La préservation de notre environnement est l’un des défis majeurs de notre époque. Le sort des générations à venir est entre nos mains. À ce sujet, il faut également souligner que la présence d’un environnement naturel sain contribue remarquablement au bien-être subjectif. Dans son ouvrage intitulé Une écologie du bonheur, Eric Lambin, professeur aux universités de Louvain et de Stanford, présente une synthèse de nombreux travaux qui montrent qu’en dépit des contingences de la vie moderne, nous restons intimement liés à la Nature (1).

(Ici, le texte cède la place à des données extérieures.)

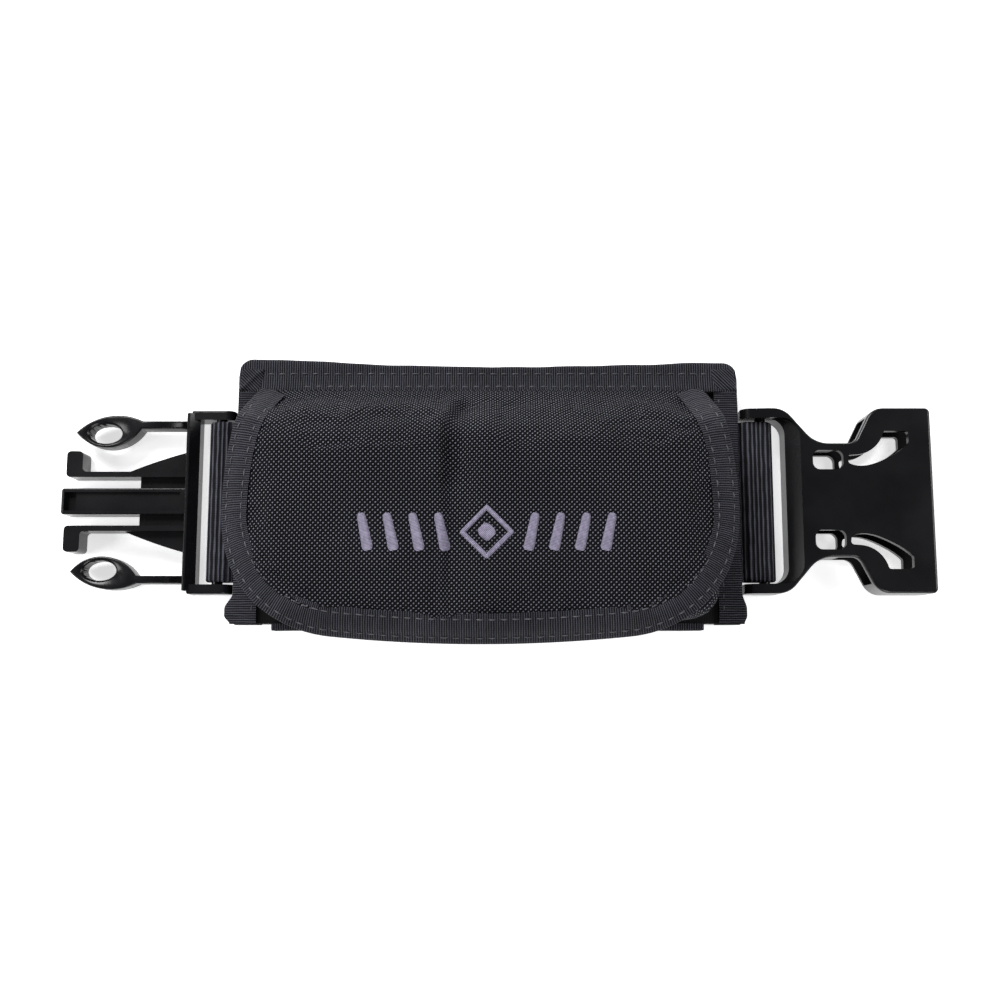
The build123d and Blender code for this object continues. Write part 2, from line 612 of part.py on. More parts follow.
def plug_rail(side):
    """One side rail, from the cross bar back to the pocket's edge."""
    y = sorted((side * (FRAME_HALF_WIDTH - RAIL_WIDTH), side * FRAME_HALF_WIDTH))
    z = (PLUG_MID - PLUG_RAIL_HEIGHT / 2, PLUG_MID + PLUG_RAIL_HEIGHT / 2)
    rail = block((PLUG_RAIL_END, PLUG_FACE_X - PLUG_RAIL_SETBACK), y, z)
    rail = soften(
        rail,
        RAIL_END_SOFT,
        lambda e: abs(e.center().X - PLUG_RAIL_END) < NEAR and e.length < RAIL_WIDTH + SINK,
    )
    return soften(rail, RAIL_SOFT, lambda e: abs(abs(e.center().Y) - FRAME_HALF_WIDTH) < NEAR)


def tongue():
    """The centre tongue, with a long shallow panel and a deeper pocket in its tip."""
    low, high = PLUG_MID - PLUG_INNER_HEIGHT / 2, PLUG_MID + PLUG_INNER_HEIGHT / 2
    tip = PLUG_FACE_X + PLUG_LENGTH
    bar = block((PLUG_FACE_X - SINK, tip), (-TONGUE_HALF, TONGUE_HALF), (low, high))
    bar = soften(bar, TONGUE_TIP_SOFT, lambda e: e.center().X > tip - NEAR)
    bar = soften(
        bar,
        TONGUE_SOFT,
        lambda e: abs(abs(e.center().Y) - TONGUE_HALF) < NEAR and e.length > PLUG_LENGTH / 2,
    )
    half = TONGUE_HALF - TONGUE_WALL
    panel_x = (PLUG_FACE_X + TONGUE_PANEL_START, tip - TONGUE_TIP)
    panel = block(panel_x, (-half, half), (high - TONGUE_PANEL_DEPTH, high + PAST))
    pocket_x = (tip - TONGUE_TIP, tip - TONGUE_WALL)
    pocket = block(pocket_x, (-half, half), (high - TONGUE_POCKET, high + PAST))
    return bar - panel - pocket


def guide():
    """The guide beside the tongue: a hooked rail, its gusset, and the plate that ties it to the tongue."""
    root = PLUG_FACE_X - SINK
    end = PLUG_FACE_X + GUIDE_LENGTH
    hook = end - HOOK_WIDTH
    outer = GUIDE_INNER + GUIDE_THICK
    rail = polygon([
        (root, GUIDE_INNER),
        (end, GUIDE_INNER),
        (end, HOOK_REACH),
        (hook, HOOK_REACH),
        (hook, outer),
        (root, outer),
    ])
    rail = fillet(rail.vertices().filter_by(lambda v: v.X > hook - NEAR), HOOK_SOFT)
    solid = slab(rail, PLUG_MID - PLUG_INNER_HEIGHT / 2, PLUG_MID + PLUG_INNER_HEIGHT / 2)

    plate_y = (TONGUE_HALF - SINK, GUIDE_INNER + SINK)
    low, high = PLUG_MID - WEB_PLATE / 2, PLUG_MID + WEB_PLATE / 2
    solid += block((root, PLUG_FACE_X + WEB_PLATE_LENGTH), plate_y, (low, high))

    toe = PLUG_FACE_X + GUSSET_LENGTH
    bow = ((root + toe) / 2, (outer + GUSSET_REACH) / 2 + GUSSET_BOW)
    gusset = make_face(Wire([
        Line((root, outer - SINK), (toe, outer - SINK)).edge(),
        Line((toe, outer - SINK), (toe, outer)).edge(),
        ThreePointArc((toe, outer), bow, (root, GUSSET_REACH)).edge(),
        Line((root, GUSSET_REACH), (root, outer - SINK)).edge(),
    ]))
    return solid + slab(gusset, low, high)


def plug_frame():
    """Frame, centre tongue and hooked guides of the plug, drawn towards +X and then turned round."""
    frame = plug_cross_bar() + end_bar(PLUG_BAR_X) + tongue() + guide() + mirrored_y(guide())
    for side in (-1, 1):
        frame += plug_rail(side)
    return frame.mirror(Plane.YZ)


def plug_arm(side):
    """One spring arm: a thin blade from the cross bar that ends in an eye-shaped catch."""
    root = PLUG_FACE_X + ARM_ROOT_GAP
    eye = PLUG_FACE_X + EYE_CENTRE
    tip = eye + EYE_HALF_LENGTH
    neck = eye - EYE_HALF_LENGTH - EYE_NECK
    outer = ARM_INNER + ARM_THICK
    tip_y = (EYE_INNER + EYE_OUTER) / 2 - EYE_TIP_DROP
    heel_y = ARM_INNER + SINK
    heel = eye - EYE_HALF_LENGTH
    blade = polygon([(root, ARM_INNER), (heel, ARM_INNER), (heel, outer), (root, outer)])
    leaf = make_face(Wire([
        ThreePointArc((neck, outer), (eye - PAST, EYE_OUTER), (tip, tip_y)).edge(),
        ThreePointArc((tip, tip_y), (eye, EYE_INNER), (neck, heel_y)).edge(),
        Line((neck, heel_y), (neck, outer)).edge(),
    ]))
    low, high = PLUG_MID - ARM_HEIGHT / 2, PLUG_MID + ARM_HEIGHT / 2
    arm = slab(blade + leaf, low, high)
    flat = lambda e: abs(abs(e.center().Z - PLUG_MID) - ARM_HEIGHT / 2) < NEAR
    arm = soften(arm, ARM_SOFT, lambda e: flat(e) and e.center().X > root + NEAR)
    arm -= slab(Pos(PLUG_FACE_X + EYE_HOLE_X, EYE_HOLE_Y) * Ellipse(*EYE_HOLE), low - PAST, high + PAST)
    hole_rim = lambda e: flat(e) and e.geom_type == GeomType.BSPLINE and e.length > 4 * EYE_HOLE[0]
    arm = chamfer([e for e in arm.edges() if hole_rim(e)], EYE_CHAMFER).mirror(Plane.YZ)
    return arm if side > 0 else mirrored_y(arm)


def socket_outline():
    """Plan of the socket: frame, scooped waist and the two posts beside the mouth."""
    scoop = [(MOUTH_X - back, FRAME_HALF_WIDTH - depth) for back, depth, _ in SCOOP]
    side = [(SOCKET_RAIL_END, FRAME_HALF_WIDTH), *scoop, (MOUTH_X, FRAME_HALF_WIDTH)]
    plan = polygon(side + [(x, -y) for x, y in reversed(side)])
    for (x, _), (_, _, radius) in zip(scoop, SCOOP):
        plan = fillet(plan.vertices().filter_by(lambda v, x=x: abs(v.X - x) < NEAR), radius)
    return fillet(plan.vertices().filter_by(lambda v: v.X > MOUTH_X - NEAR), POST_CORNER)


def big_window():
    """The window in a post: it follows the scoop on one side and the plug's arm on the other."""
    inner = [(MOUTH_X - back, y) for back, y in WINDOW_INNER]
    outer = [(MOUTH_X - back, y) for back, y in WINDOW_OUTER]
    corner = (inner[-1][0], outer[0][1])
    window = make_face(Wire([
        Spline(*inner).edge(),
        Line(inner[-1], corner).edge(),
        Line(corner, outer[0]).edge(),
        Spline(*outer).edge(),
        Line(outer[-1], inner[0]).edge(),
    ]))
    return fillet(window.vertices(), WINDOW_SOFT)


def socket_cavity():
    """The room inside the socket, which follows the plug with a clearance all round."""
    low = SOCKET_MID - PLUG_INNER_HEIGHT / 2 - SOCKET_FIT
    high = SOCKET_MID + PLUG_INNER_HEIGHT / 2 + SOCKET_FIT
    deep = MOUTH_X - PLUG_LENGTH - SOCKET_FIT
    narrow = HOOK_REACH + SOCKET_FIT
    wide = ARM_INNER + ARM_THICK + SOCKET_FIT
    room = block((deep, MOUTH_X + PAST), (-narrow, narrow), (low, high))
    return room + block((THROAT_X, MOUTH_X + PAST), (-wide, wide), (low, high))


def socket_shell():
    """Hollow half of the buckle, open at the mouth and at both scoops."""
    body = slab(socket_outline(), 0, SOCKET_HEIGHT)
    flat_rim = lambda e: abs(abs(e.center().Z - SOCKET_MID) - SOCKET_MID) < NEAR
    between_ends = lambda e: SOCKET_RAIL_END + NEAR < e.center().X < MOUTH_X - NEAR
    body = soften(body, EDGE_SOFT, lambda e: flat_rim(e) and between_ends(e))

    # The slot for the webbing, with sloping faces above and below the cross bar.
    inner = FRAME_HALF_WIDTH - RAIL_WIDTH
    slot = block((SOCKET_RAIL_END - 2 * PAST, SOCKET_SLOT_X), (-inner, inner), (-PAST, SOCKET_HEIGHT + PAST))
    upright = lambda e: e.length > SOCKET_HEIGHT and abs(e.center().Z - SOCKET_MID) < NEAR
    at_bar = lambda e: abs(e.center().X - SOCKET_SLOT_X) < NEAR
    body -= soften(slot, SOCKET_SLOT_CORNER, lambda e: at_bar(e) and upright(e))
    dip = [
        (SOCKET_SLOT_X - SOCKET_DIP_RUN, SOCKET_CROSS_DIP),
        (SOCKET_SLOT_X, SOCKET_CROSS_DIP),
        (SOCKET_FACE_X, 0),
    ]
    trough = Pos(SOCKET_FACE_X - inner, 0) * RectangleRounded(2 * inner, 2 * inner, DECK_CORNER)
    body = sloped(body, dip, trough)
    taper = [(SOCKET_RAIL_END - PAST, RAIL_TAPER), (SOCKET_SLOT_X + PAST, 0)]
    body = sloped(body, taper, Pos(SOCKET_SLOT_X, 0) * Rectangle(2 * HALF, 2 * HALF))
    at_end = lambda e: abs(e.center().X - SOCKET_RAIL_END) < NEAR and abs(e.length - RAIL_WIDTH) < SINK
    body = soften(body, RAIL_END_SOFT, at_end) - socket_cavity()

    for side in (-1, 1):
        centre = (MOUTH_X - SMALL_WINDOW_FROM_MOUTH, side * SMALL_WINDOW_Y)
        small = Pos(*centre) * RectangleRounded(*SMALL_WINDOW, SMALL_WINDOW_CORNER)
        big = slab(big_window(), -PAST, SOCKET_HEIGHT + PAST)
        body -= slab(small, -PAST, SOCKET_HEIGHT + PAST)
        body -= big if side > 0 else mirrored_y(big)
    return body + end_bar(SOCKET_BAR_X)


# ---------------------------------------------------------------- all pieces

PIECES = {
    "back_panel": lambda: back_panel() - back_notch(),
    "back_foam": back_foam,
    "back_binding_left": lambda: back_binding(-1),
    "back_binding_right": lambda: back_binding(1),
    "box_stitching": box_stitching,
    "belt_webbing": belt_webbing,
    "pouch_rear": pouch_rear,
    "pouch_front": pouch_front,
    "side_binding_left": lambda: side_binding(-1),
    "side_binding_right": lambda: side_binding(1),
    "top_binding": top_binding,
    "bottom_binding": bottom_binding,
    "flap_hem": flap_hem,
    "tape_stitching": tape_stitching,
    "loop_strip": loop_strip,
    "weight_left": lambda: lead_weight(-1),
    "weight_right": lambda: lead_weight(1),
    "flap_panel": flap_panel,
    "flap_lining": flap_lining,
    "flap_binding": flap_binding,
    "flap_stitching": flap_stitching,
    "hook_strip": hook_strip,
    "flap_emblem": flap_emblem,
    "plug_frame": plug_frame,
    "plug_arm_upper": lambda: plug_arm(1),
    "plug_arm_lower": lambda: plug_arm(-1),
    "socket_shell": socket_shell,
}

if __name__ == "__main__":
    os.makedirs("parts", exist_ok=True)
    for name, make in PIECES.items():
        export_step(make(), f"parts/{name}.step")
    print("hinge", HINGE_Y, round(HINGE_Z, 3))
    print("bars", -PLUG_BAR_X, SOCKET_BAR_X, round(BAR_Z, 3))
    print("faces", round(-PLUG_FACE_X, 3), round(SOCKET_FACE_X, 3), round(MOUTH_X, 3))
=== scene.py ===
"""Dive weight belt section: the finished pieces that dress the CAD frame.

Laid out as an add-on and run as a script. Lengths inside the builders are millimetres in the belt's own
frame: X along the belt towards the socket, Y towards the flap's fold and Z out of the pocket's front. They
become metres where a mesh is made.
"""

import json
from math import atan2, cos, exp, hypot, pi, radians, sin, sqrt

import bmesh
import bpy
from bpy.props import FloatProperty, IntProperty, PointerProperty, StringProperty
from mathutils import Matrix, Vector, noise


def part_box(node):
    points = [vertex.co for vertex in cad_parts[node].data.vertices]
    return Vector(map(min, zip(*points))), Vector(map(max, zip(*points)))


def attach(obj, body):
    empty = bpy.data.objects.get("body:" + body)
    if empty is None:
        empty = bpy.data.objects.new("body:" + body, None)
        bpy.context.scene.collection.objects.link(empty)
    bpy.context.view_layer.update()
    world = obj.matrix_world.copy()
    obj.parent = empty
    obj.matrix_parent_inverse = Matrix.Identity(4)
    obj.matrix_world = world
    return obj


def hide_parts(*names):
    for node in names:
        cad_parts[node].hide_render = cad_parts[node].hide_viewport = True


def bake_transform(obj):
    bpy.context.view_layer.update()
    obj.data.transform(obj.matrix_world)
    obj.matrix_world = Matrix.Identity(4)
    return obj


bl_info = {
    "name": "Dive Weight Belt",
    "version": (1, 0, 0),
    "blender": (4, 5, 0),
    "location": "View3D > Sidebar > Weight Belt",
    "description": "Builds the sewn pocket, webbing and buckle finishes of a dive weight belt section",
    "category": "Add Mesh",
}

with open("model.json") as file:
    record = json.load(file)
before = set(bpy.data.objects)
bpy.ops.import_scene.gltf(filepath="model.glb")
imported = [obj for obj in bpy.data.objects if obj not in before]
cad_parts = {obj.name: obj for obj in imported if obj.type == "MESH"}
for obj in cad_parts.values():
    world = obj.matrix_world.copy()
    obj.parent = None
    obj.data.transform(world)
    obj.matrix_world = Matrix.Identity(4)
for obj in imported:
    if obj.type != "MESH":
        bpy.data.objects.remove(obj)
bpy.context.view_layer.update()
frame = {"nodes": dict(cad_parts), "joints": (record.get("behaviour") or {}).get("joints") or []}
MM = 0.001


def node_box(name):
    """A CAD node's lowest and highest corners, in millimetres."""
    low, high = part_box(name)
    return low / MM, high / MM


REAR = node_box("pouch_rear")
PANEL = node_box("back_panel")
BAND = node_box("top_binding")
SIDE_TAPE = node_box("side_binding_right")
BACK_TAPE = node_box("back_binding_right")
FRONT = node_box("pouch_front")
FLAP = node_box("flap_panel")
WEB = node_box("belt_webbing")
LOOP_STRIP = node_box("loop_strip")
HOOK_STRIP = node_box("hook_strip")
BOTTOM_TAPE = node_box("bottom_binding")
JOINTS = {joint["name"]: joint for joint in frame["joints"]}
HALF = REAR[1].x
HINGE = Vector(JOINTS["flap_hinge"]["pos_m"]) / MM
PLUG_BAR = Vector(JOINTS["plug_pivot"]["pos_m"]) / MM
SOCKET_BAR = Vector(JOINTS["socket_pivot"]["pos_m"]) / MM


# ---------------------------------------------------------------- settings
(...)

Le physicien slovène Aleksander Zidansek a relevé, notamment, une corrélation positive entre la satisfaction de vie ‒ subjective ‒ des habitants d’un pays donné et l’indice de performances environnementales de ce pays (2). Il a également montré que le taux d’émission de dioxyde de carbone d’un pays est inversement proportionnel au bien-être de ses citoyens.
Quant au père de la sociobiologie, E.O. Wilson, il parle de « biophilie » et constate à quel point l’homme a une affinité émotionnelle innée avec les autres êtres vivants, avec le monde végétal et les paysages naturels. Cette relation immémoriale à la Nature, profondément intégrée dans notre constitution biologique, a fait l’objet d’une recherche scientifique particulièrement intéressante. Ainsi, lorsque l’on présente à différentes personnes des photographies de paysages variés, celles qui sont les plus appréciées sont celles qui représentent de vastes paysages de savanes verdoyantes parsemés de petits bosquets et de surfaces d’eau (3).
Il est assez étonnant de noter que cette préférence se vérifie quelle que soit l’origine géographique des personnes interrogées, y compris chez les Esquimaux qui n’ont pourtant jamais vu de tels paysages ! Ces réactions s’expliquent sans doute par le fait que pour nos ancêtres, venus des régions subsahariennes, les lieux légèrement surélevés avec une vue dégagée et quelques arbres où s’abriter, offraient un point de vue idéal pour surveiller aussi bien les prédateurs, qu’ils craignaient, que le gibier dont ils se nourrissaient. L’aspect verdoyant évoque l’abondance et les points d’eau, les conditions favorables à la survie. La contemplation de tels paysages engendre chez la plupart d’entre nous un sentiment de paix, de sécurité et de contentement.
Une étude publiée dans la revue Science par le géographe américain Roger Ulrich a également montré que des patients en convalescence après une intervention chirurgicale récupéraient mieux lorsque leur chambre d’hôpital s’ouvrait sur un paysage naturel — un parc ou un lac — que sur un mur de briques ou un bâtiment. Les premiers quittaient en moyenne l’hôpital un jour plus tôt que les seconds, ils avaient moins besoin d’antidouleurs et les infirmières trouvaient qu’ils étaient des patients plus agréables (4).
De même, dans une prison du Michigan, on a observé que les prisonniers dont la fenêtre de la cellule donnait sur une cour intérieure avaient recours aux services médicaux avec une fréquence de 24 % supérieure à celle des prisonniers dont la fenêtre donnait sur un paysage champêtre (5).
(1) Lambin, E. (2009). Une écologie du bonheur. Editions le Pommier. Eric Lambin partage son temps entre le Centre de recherche sur la Terre et le Climat George Lemaître à l’Université catholique de Louvain et la School for Earth Science à l’université californienne de Stanford.
(2) Zidansek, A. (2007). Sustainable development and happiness in nations. Energy, 32(6), 891–897. Cité par Lambin, E. (2009). Op. cit., p. 38.
(3) Kellert, S. R., & Wilson, E. O. (1995). The biophilia hypothesis. Island Press.
(4) Lambin, E. (2009). Op. cit., p. 51.
(5) Ulrich, R. (1984). View through a window may influence recovery. Science, (224), 224–5. Cité par Lambin, E. (2009). Op. cit., p. 52.